This project aims at enhancing child rights, securing the future of the Juveniles by bridging the inequality gap by giving opportunities for education scholarships, reintegration and continuous mentorships. Currently, Faraja Foundation has supported 28 youth in secondary education/vocational with full scholarships. Through working with the legal, human rights and social welfare officers in the children’s department, Kamiti Youth Correctional Training Centre (KYCTC) and Borstal Institutions.
In Kenya, juvenile detention centers house children up to age 18 who have committed offences ranging from habitual truancy to assault. They are committed by courts. Although they are restrictive facilities, their purpose is not necessarily punitive, rather, their focus is intervention and rehabilitation. Juvenile detention centers are secure facilities where the children are kept away from society. While there, juveniles pose no harm to society, themselves or fellow juvenile residents. However, Institutionalization has proven not to the best way of correction for young youths and Faraja Foundation in the recent past has shifted focus in diversion programs that seek to journey with the youth while in the institutions up to the time they have to join their families and community. For these to be successful, Faraja, engages in counseling behavioral interventions and should there be those with unique challenges, they conduct psychosocial interventions as well. The centers may house anywhere from 10 to more than 100 juveniles at any one time. In Juvenile Justice Institutions, children are either housed for protection as they are termed as Juveniles in contact with the law awhile others are termed as those in conflict with the law.

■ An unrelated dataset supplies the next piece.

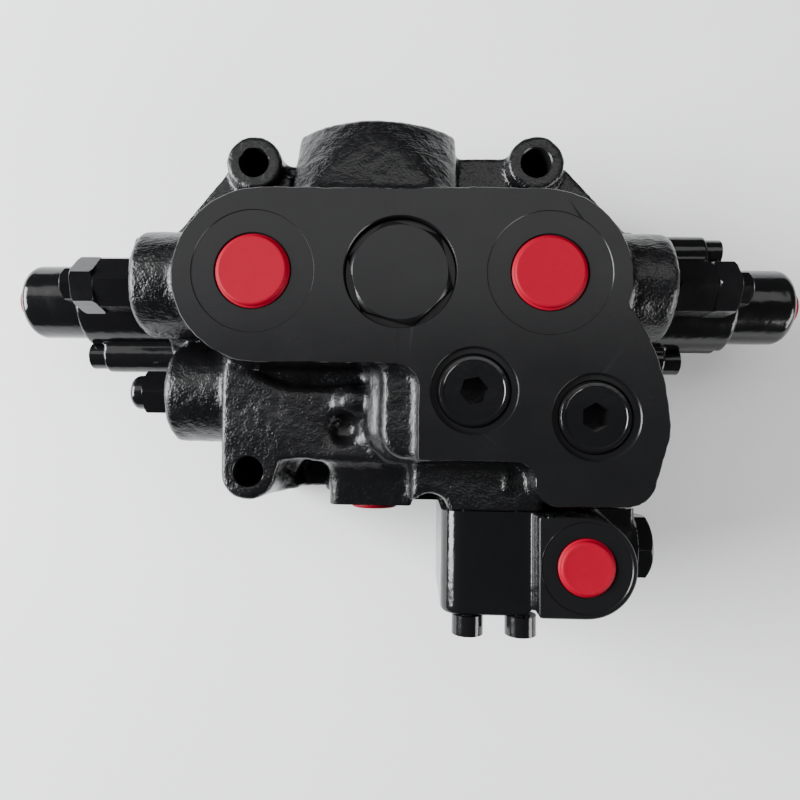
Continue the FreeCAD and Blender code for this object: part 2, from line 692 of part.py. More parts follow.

The purpose of a juvenile detention centers is to provide programs and remediation for the youth who are detained. Programs such as individual and group counseling and optional religious services are offered. Most of the Juvenile in the Correctional centers and the Borstal Institutions come from poor backgrounds and due to environmental conditioning factors and lack of proper parental guidance, they end up in deviant behaviors due to bad company, peer influence and pressure, lifestyles and survival since most have joined criminal gangs with the thought of supporting their families. Quite a number do not get access to an education since either the parent is not concerned or they cannot sustain going to school in need of basis life requirements. For these children and youth to end up in police custody, they were either caught in criminal activities or they posed danger by the kind of company they kept. The centers are helpful because they can help adolescents, even those who are repeat offenders, turn their lives around before they commit crimes as adults and wind up in prison. Well-run juvenile detention centers help adolescents develop insight, change their behavior and develop goals for themselves that they can pursue when they are released. Through interaction with the institutions, Faraja observed lack of proper case management systems since it has been hard to follow up on the children welfare and reintegration cases or conduct a proper case management with information from the relevant agencies working with the children. This poses a gap in the approach applied by the Juvenile Justice System – JJS in ensuring that the welfare of a child is protected throughout the process of rehabilitation and reintegration. In the institutions, there are teachers though not approved by the education department. The kind of education offered is moderate and cannot compete with the maximum requirements from the Kenya education’s board. Most of the youth have gone through our life-skills programs and embraced life positively, committed responsibility within their family settings and have since been awarded with scholarships opportunities for higher education due to improvements made by them and the willingness to continue with higher learning.